While Mears was developing his toll road empire, the southern valley was getting its first railroad. The Denver and Rio Grande Western Railroad reached La Veta Pass in 1874, and began to move into the valley. In 1874, the railroad reached Alamosa, and agricultural goods from the valley began to move toward Denver and the east. In the years prior to the turn of the century, the mining industry in the north end of the valley was booming, while agriculture industry in the south continued to grow. By 1900, the rail system in the valley was complete, and almost no area was left without transportation.

The arrival of the railroad in the valley signaled an increase in economic development and new settlement. Among the first "Anglos" to settle in the valley were the Mormons, who established the towns of Manassa and Sanford in the late 1870's and early 1880's. A number of other groups attempted to settle in the valley, but met with little success. A group of Dutch settlers arrived in late 1892, but broke up after an diphtheria epidemic killed 13 children.


One of the major reasons for the economic success of the valley was the "ditch boom" of the 1880's. Irrigation canals were a popular investment of eastern interests investing in the west. The largest investments came from the Travelers Insurance Company of Connecticut, which built the Monte Vista and Travelers Canals. Several other large canals were built, and by the 1890's, the valley had begun to reap the benefits of the eastern investments.

Following the turn of the century, the mining industry began to shrink, and several rail lines that had served the mining communities were abandoned.
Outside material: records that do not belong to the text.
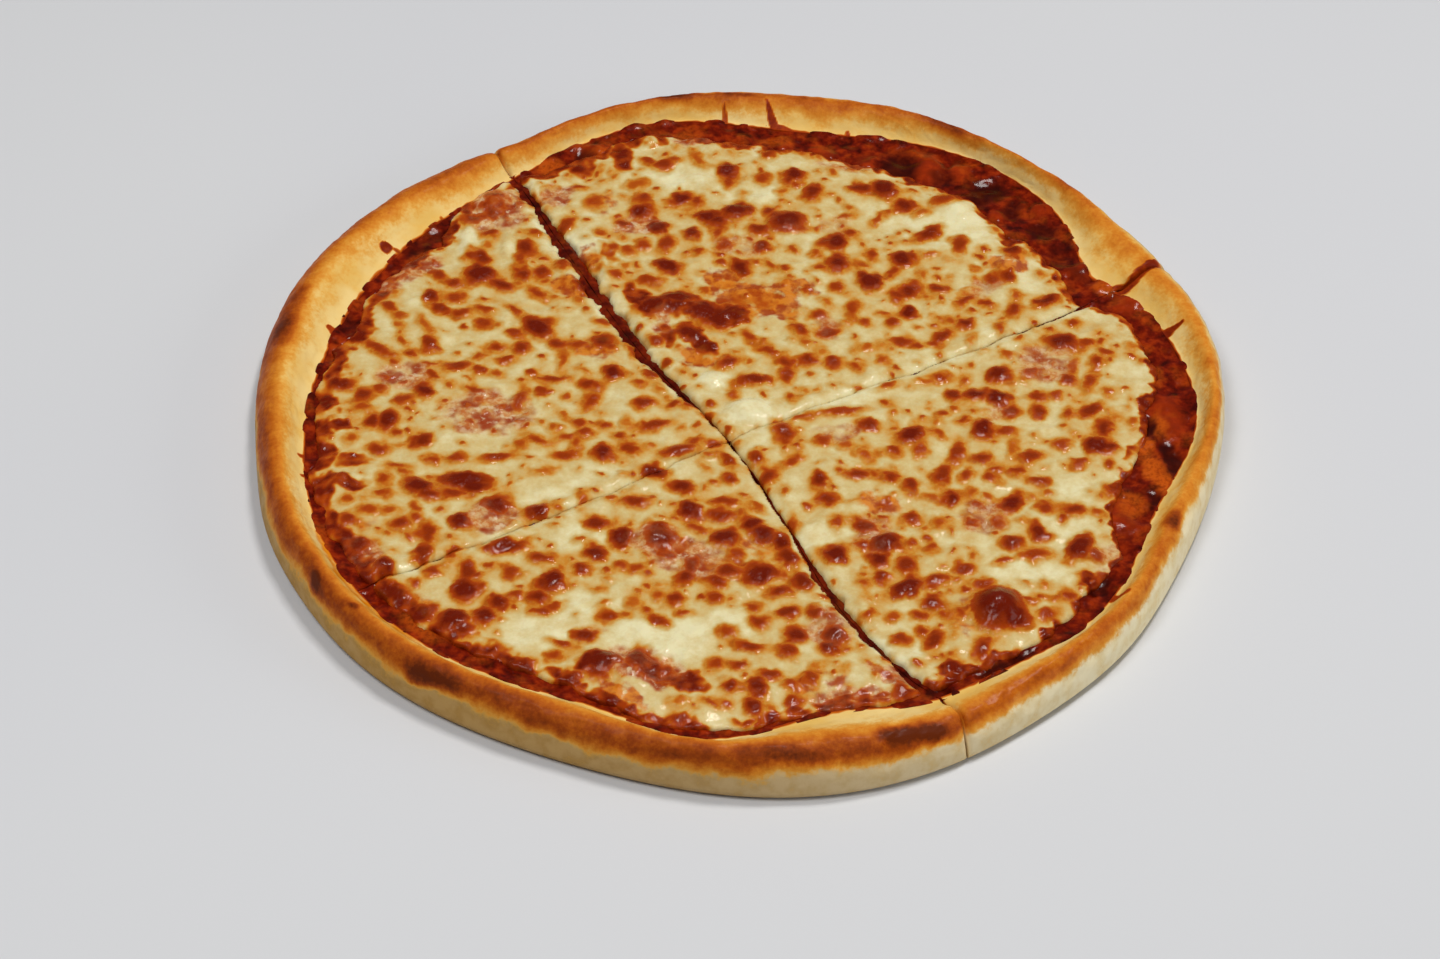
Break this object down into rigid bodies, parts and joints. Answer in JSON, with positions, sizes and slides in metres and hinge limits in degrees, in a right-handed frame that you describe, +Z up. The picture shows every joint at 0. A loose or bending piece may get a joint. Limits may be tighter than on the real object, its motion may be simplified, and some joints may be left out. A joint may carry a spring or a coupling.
{
  "type": "margherita pizza",
  "caption": "Thin round margherita pizza with a browned rim, tomato sauce and blistered cheese, cut into quarters that still lie together.",
  "frame": {"origin": "centre of the bounding box on the underside, where the pizza rests", "axes": "+Z up through the thickness, +Y away from the picture's viewer, +X to the viewer's right"},
  "size_m": [0.276, 0.2875, 0.0152],
  "materials": {
    "crust": "dry baked dough, golden with brown bands",
    "sauce": "baked tomato sauce, dark red and moist",
    "cheese": "melted cheese, cream with rust-brown blisters, oily sheen"
  },
  "bodies": {
    "root": {"crust_left_front": "crust", "crust_back": "crust", "crust_right": "crust", "sauce_left": "sauce", "sauce_front": "sauce", "sauce_right": "sauce", "sauce_back": "sauce", "cheese_left": "cheese", "cheese_front": "cheese", "cheese_right": "cheese", "cheese_back": "cheese"}
  },
  "joints": []
}
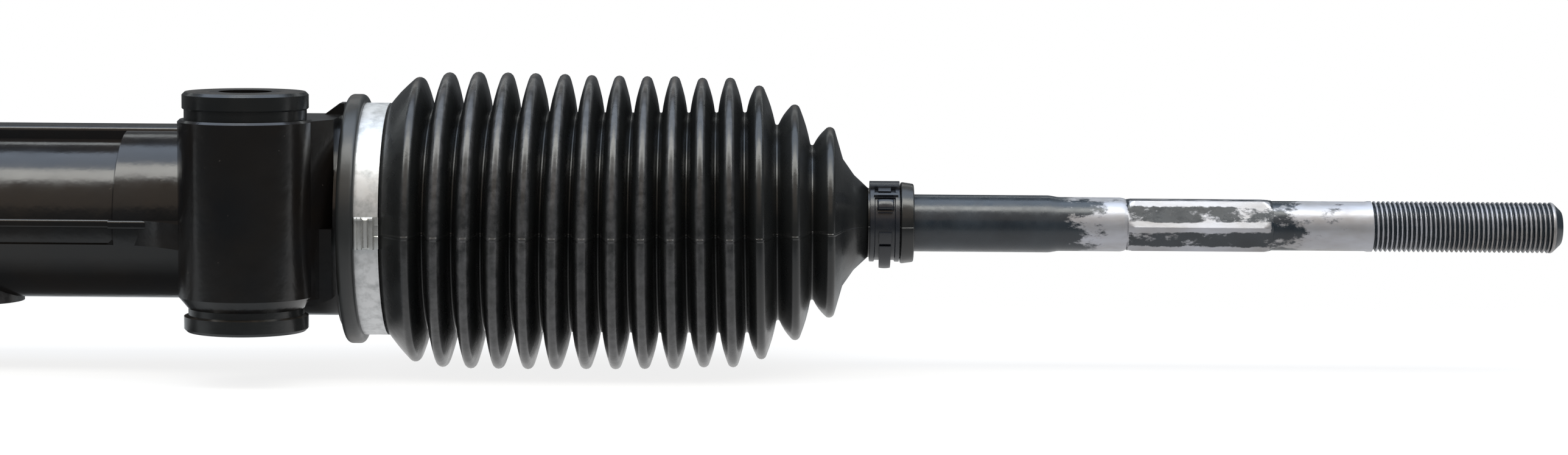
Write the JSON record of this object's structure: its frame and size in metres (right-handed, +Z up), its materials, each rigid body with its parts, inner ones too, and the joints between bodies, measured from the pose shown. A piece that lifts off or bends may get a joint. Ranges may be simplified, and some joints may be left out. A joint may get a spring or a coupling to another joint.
{
  "type": "steering rack",
  "caption": "Rack-and-pinion steering gear: bushed cast housing, leaning helical pinion, bellows boots and threaded tie rods on ball joints.",
  "frame": {"origin": "midway between the two mounting bolts, at the height of the rack's axis, which runs 37 mm behind them", "axes": "+X along the rack, away from the pinion; +Y from the mounting bolts towards the rack; +Z up along the mounting bolts"},
  "size_m": [1.239, 0.118, 0.1558],
  "materials": {
    "housing_paint": "satin",
    "mount_rubber": "satin",
    "sleeve_steel": "satin",
    "rack_steel": "satin",
    "pinion_steel": "satin",
    "bearing_steel": "polished",
    "cage_steel": "satin",
    "bush_bronze": "satin",
    "bush_polymer": "matte",
    "ring_rubber": "satin",
    "stop_polymer": "matte",
    "spring_steel": "satin",
    "seal_rubber": "satin",
    "cap_rubber": "satin",
    "plug_steel": "satin",
    "yoke_aluminium": "satin",
    "liner_polymer": "matte",
    "joint_steel": "satin",
    "seat_polymer": "gloss",
    "rod_steel": "satin",
    "boot_rubber": "satin",
    "clamp_zinc": "satin",
    "clamp_black": "satin"
  },
  "bodies": {
    "housing": {"housing": "housing_paint", "pinion_lower_bush": "bush_bronze", "pinion_bearing_outer_ring": "bearing_steel", "pinion_circlip": "spring_steel", "pinion_seal": "seal_rubber", "pinion_end_plug": "plug_steel", "yoke": "yoke_aluminium", "yoke_liner": "liner_polymer", "yoke_o_ring": "ring_rubber", "yoke_spring": "spring_steel", "yoke_adjuster": "plug_steel", "yoke_locknut": "plug_steel", "rack_bush": "bush_polymer", "rack_bush_o_rings": "ring_rubber", "left_mount_rubber": "mount_rubber", "left_mount_sleeve": "sleeve_steel", "left_end_stop": "stop_polymer", "left_boot": "boot_rubber", "left_large_clamp": "clamp_zinc", "left_clamp_buckle": "clamp_zinc", "right_mount_rubber": "mount_rubber", "right_mount_sleeve": "sleeve_steel", "right_end_stop": "stop_polymer", "right_boot": "boot_rubber", "right_large_clamp": "clamp_zinc", "right_clamp_buckle": "clamp_zinc"},
    "rack": {"rack_bar": "rack_steel", "left_lock_washer": "plug_steel", "right_lock_washer": "plug_steel", "left_ball_socket": "joint_steel", "right_ball_socket": "joint_steel"},
    "pinion": {"pinion_shaft": "pinion_steel", "pinion_bearing_inner_ring": "bearing_steel", "pinion_dust_cap": "cap_rubber"},
    "bearing_cage": {"pinion_bearing_balls": "bearing_steel", "pinion_bearing_cage": "cage_steel"},
    "left_seat": {"left_ball_seat": "seat_polymer"},
    "left_rod": {"left_tie_rod": "rod_steel", "left_small_clamp": "clamp_black"},
    "right_seat": {"right_ball_seat": "seat_polymer"},
    "right_rod": {"right_tie_rod": "rod_steel", "right_small_clamp": "clamp_black"}
  },
  "joints": [
    {"name": "rack_slide", "type": "slide", "parent": "housing", "child": "rack", "axis": [1, 0, 0], "range_m": [-0.0705, 0.0705], "deforming": ["left_boot", "right_boot"]},
    {"name": "pinion_turn", "type": "hinge", "parent": "housing", "child": "pinion", "pos_m": [-0.13, 0.02173, 0.00712], "axis": [0, 0.4226, 0.9063], "range_deg": [-540.5, 540.5]},
    {"name": "bearing_cage_turn", "type": "hinge", "parent": "housing", "child": "bearing_cage", "pos_m": [-0.13, 0.02173, 0.00712], "axis": [0, 0.4226, 0.9063], "range_deg": [-210, 210]},
    {"name": "left_rod_swing", "type": "hinge", "parent": "rack", "child": "left_seat", "pos_m": [-0.345, 0.037, 0], "axis": [0, 0, 1], "range_deg": [-14, 14], "deforming": ["left_boot"]},
    {"name": "left_rod_bump", "type": "hinge", "parent": "left_seat", "child": "left_rod", "pos_m": [-0.345, 0.037, 0], "axis": [0, 1, 0], "range_deg": [-20, 20], "deforming": ["left_boot"]},
    {"name": "right_rod_swing", "type": "hinge", "parent": "rack", "child": "right_seat", "pos_m": [0.345, 0.037, 0], "axis": [0, 0, 1], "range_deg": [-14, 14], "deforming": ["right_boot"]},
    {"name": "right_rod_bump", "type": "hinge", "parent": "right_seat", "child": "right_rod", "pos_m": [0.345, 0.037, 0], "axis": [0, 1, 0], "range_deg": [-20, 20], "deforming": ["right_boot"]}
  ],
  "couplings": [
    {"joint": "pinion_turn", "follows": "rack_slide", "rad_per_m": -133.68},
    {"joint": "bearing_cage_turn", "follows": "rack_slide", "rad_per_m": -51.832}
  ]
}
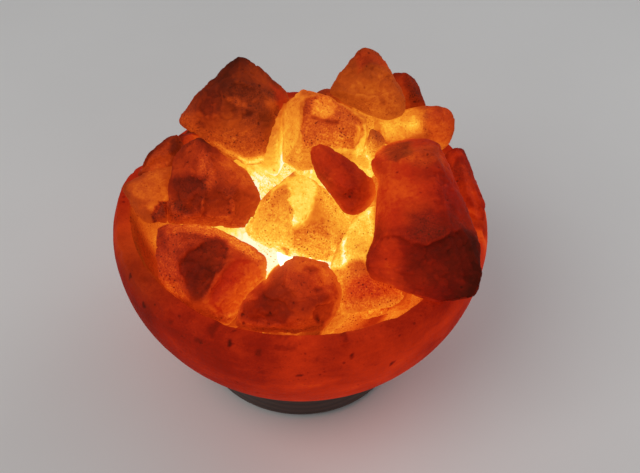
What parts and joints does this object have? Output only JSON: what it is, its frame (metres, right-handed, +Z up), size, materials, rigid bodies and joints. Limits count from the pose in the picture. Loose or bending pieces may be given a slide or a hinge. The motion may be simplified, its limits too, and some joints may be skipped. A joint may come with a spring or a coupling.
{
  "type": "salt crystal lamp",
  "caption": "Turned rock-salt bowl filled with loose raw salt chunks, lit from inside by a small screw-in lamp held in a pull-out holder, on a round dark wooden base.",
  "frame": {"origin": "centre of the lamp's footprint, on the table surface under the rubber feet", "axes": "+Z up along the bowl's turning axis; -Y is the side the picture shows, +Y the back with the cord groove, +X to the right"},
  "size_m": [0.2, 0.2, 0.1684],
  "materials": {
    "bowl_salt": "lathe-turned rock salt, lightly polished, lit from inside",
    "chunk_salt": "raw broken rock salt, frosty, lit from inside",
    "dark_wood": "turned hardwood, dark stain, satin",
    "zinc_steel": "zinc plated",
    "plug_plastic": "moulded nylon",
    "foot_rubber": "matt rubber",
    "black_phenolic": "moulded phenolic",
    "porcelain": "unglazed porcelain",
    "terminal_brass": "pressed brass",
    "spring_steel": "spring strip",
    "bulb_glass": "clear lamp glass, lit",
    "stem_glass": "lamp stem glass",
    "lead_wire": "nickel wire",
    "hot_filament": "glowing tungsten coil",
    "cap_nickel": "nickel plated brass cap",
    "cap_insulator": "black vitrite glass",
    "solder_tip": "soldered contact"
  },
  "bodies": {
    "root": {"base_screws": "zinc_steel", "chip_back": "chunk_salt", "chip_back_right": "chunk_salt", "chip_left": "chunk_salt", "chunk_back_centre": "chunk_salt", "chunk_back_right": "chunk_salt", "chunk_centre": "chunk_salt", "chunk_left_small": "chunk_salt", "chunk_lower_back_left": "chunk_salt", "chunk_lower_back_right": "chunk_salt", "chunk_lower_front": "chunk_salt", "chunk_lower_front_left": "chunk_salt", "chunk_lower_front_right": "chunk_salt", "chunk_lower_left": "chunk_salt", "chunk_lower_right": "chunk_salt", "chunk_rear_centre": "chunk_salt", "chunk_rear_left": "chunk_salt", "chunk_rear_right": "chunk_salt", "chunk_right_inner": "chunk_salt", "foot_back_left": "foot_rubber", "foot_back_right": "foot_rubber", "foot_front_left": "foot_rubber", "foot_front_right": "foot_rubber", "salt_bowl": "bowl_salt", "screw_plugs": "plug_plastic", "sliver_back": "chunk_salt", "wooden_base": "dark_wood"},
    "loose_chunk_back_left": {"chunk_back_left": "chunk_salt"},
    "loose_chunk_left_upper": {"chunk_left_upper": "chunk_salt"},
    "loose_chunk_front_left": {"chunk_front_left": "chunk_salt"},
    "loose_chunk_front": {"chunk_front": "chunk_salt"},
    "loose_slab_centre_right": {"slab_centre_right": "chunk_salt"},
    "loose_chunk_right_large": {"chunk_right_large": "chunk_salt"},
    "loose_chunk_back_tall": {"chunk_back_tall": "chunk_salt"},
    "loose_chunk_back_edge": {"chunk_back_edge": "chunk_salt"},
    "loose_slab_right_rim": {"slab_right_rim": "chunk_salt"},
    "loose_chunk_left_back": {"chunk_left_back": "chunk_salt"},
    "loose_chunk_left_rim": {"chunk_left_rim": "chunk_salt"},
    "lamp_holder": {"lamp_holder_shell": "black_phenolic", "lamp_holder_cap": "black_phenolic", "lamp_holder_core": "porcelain", "terminal_screws": "terminal_brass", "socket_shell": "terminal_brass", "centre_contact": "terminal_brass", "clip_collar": "spring_steel"},
    "clip_right": {"spring_clip_right": "spring_steel"},
    "clip_left": {"spring_clip_left": "spring_steel"},
    "bulb_contact": {"bulb_tip": "solder_tip"},
    "bulb": {"bulb_glass": "bulb_glass", "bulb_stem": "stem_glass", "bulb_lead_wires": "lead_wire", "bulb_filament": "hot_filament", "bulb_cap": "cap_nickel", "bulb_insulator": "cap_insulator"}
  },
  "joints": [
    {"name": "lift_chunk_back_left", "type": "slide", "parent": "root", "child": "loose_chunk_back_left", "axis": [0, 0, 1], "range_m": [0, 0.12]},
    {"name": "lift_chunk_left_upper", "type": "slide", "parent": "root", "child": "loose_chunk_left_upper", "axis": [0, 0, 1], "range_m": [0, 0.12]},
    {"name": "lift_chunk_front_left", "type": "slide", "parent": "root", "child": "loose_chunk_front_left", "axis": [0, 0, 1], "range_m": [0, 0.12]},
    {"name": "lift_chunk_front", "type": "slide", "parent": "root", "child": "loose_chunk_front", "axis": [0, 0, 1], "range_m": [0, 0.12]},
    {"name": "lift_slab_centre_right", "type": "slide", "parent": "root", "child": "loose_slab_centre_right", "axis": [0, 0, 1], "range_m": [0, 0.12]},
    {"name": "lift_chunk_right_large", "type": "slide", "parent": "root", "child": "loose_chunk_right_large", "axis": [0, 0, 1], "range_m": [0, 0.12]},
    {"name": "lift_chunk_back_tall", "type": "slide", "parent": "root", "child": "loose_chunk_back_tall", "axis": [0, 0, 1], "range_m": [0, 0.12]},
    {"name": "lift_chunk_back_edge", "type": "slide", "parent": "root", "child": "loose_chunk_back_edge", "axis": [0, 0, 1], "range_m": [0, 0.12]},
    {"name": "lift_slab_right_rim", "type": "slide", "parent": "root", "child": "loose_slab_right_rim", "axis": [0, 0, 1], "range_m": [0, 0.12]},
    {"name": "lift_chunk_left_back", "type": "slide", "parent": "root", "child": "loose_chunk_left_back", "axis": [0, 0, 1], "range_m": [0, 0.12]},
    {"name": "lift_chunk_left_rim", "type": "slide", "parent": "root", "child": "loose_chunk_left_rim", "axis": [0, 0, 1], "range_m": [0, 0.12]},
    {"name": "holder_pull", "type": "slide", "parent": "root", "child": "lamp_holder", "axis": [0, 0, -1], "range_m": [0, 0.09]},
    {"name": "clip_squeeze_right", "type": "hinge", "parent": "lamp_holder", "child": "clip_right", "pos_m": [0.016, 0, 0.046], "axis": [0, 1, 0], "range_deg": [0, 10], "stiffness_Nm_per_rad": 0.03},
    {"name": "clip_squeeze_left", "type": "hinge", "parent": "lamp_holder", "child": "clip_left", "pos_m": [-0.016, 0, 0.046], "axis": [0, -1, 0], "range_deg": [0, 10], "stiffness_Nm_per_rad": 0.03},
    {"name": "bulb_advance", "type": "slide", "parent": "lamp_holder", "child": "bulb_contact", "axis": [0, 0, 1], "range_m": [0, 0.0099]},
    {"name": "bulb_turn", "type": "hinge", "parent": "bulb_contact", "child": "bulb", "pos_m": [0, 0, 0.07], "axis": [0, 0, 1], "range_deg": [0, 1260]}
  ],
  "couplings": [
    {"joint": "bulb_advance", "follows": "bulb_turn", "m_per_rad": 0.00044882}
  ]
}
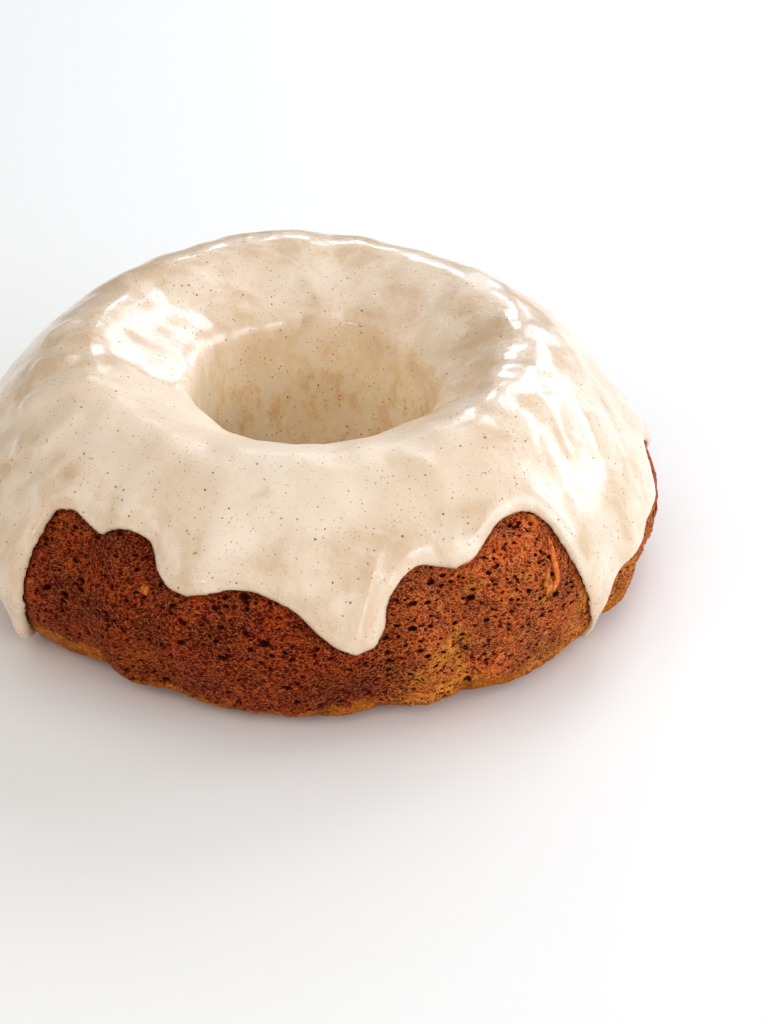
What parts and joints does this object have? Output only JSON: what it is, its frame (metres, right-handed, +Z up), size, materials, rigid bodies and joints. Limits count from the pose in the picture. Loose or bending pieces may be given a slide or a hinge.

Tourism began to be a major economic activity, replacing part of the income that had come from the mineral industry. The introduction of the automobile impacted on the valley by providing easy access to and from the area. Transportation continued to play an important role in the life of the region, bringing in tourist dollars and shipping out agricultural goods. By 1950, the valley was served by the Denver and Rio Grande Western Railroad, Frontier Airlines, several bus lines, and a number of truck lines both scheduled and unscheduled.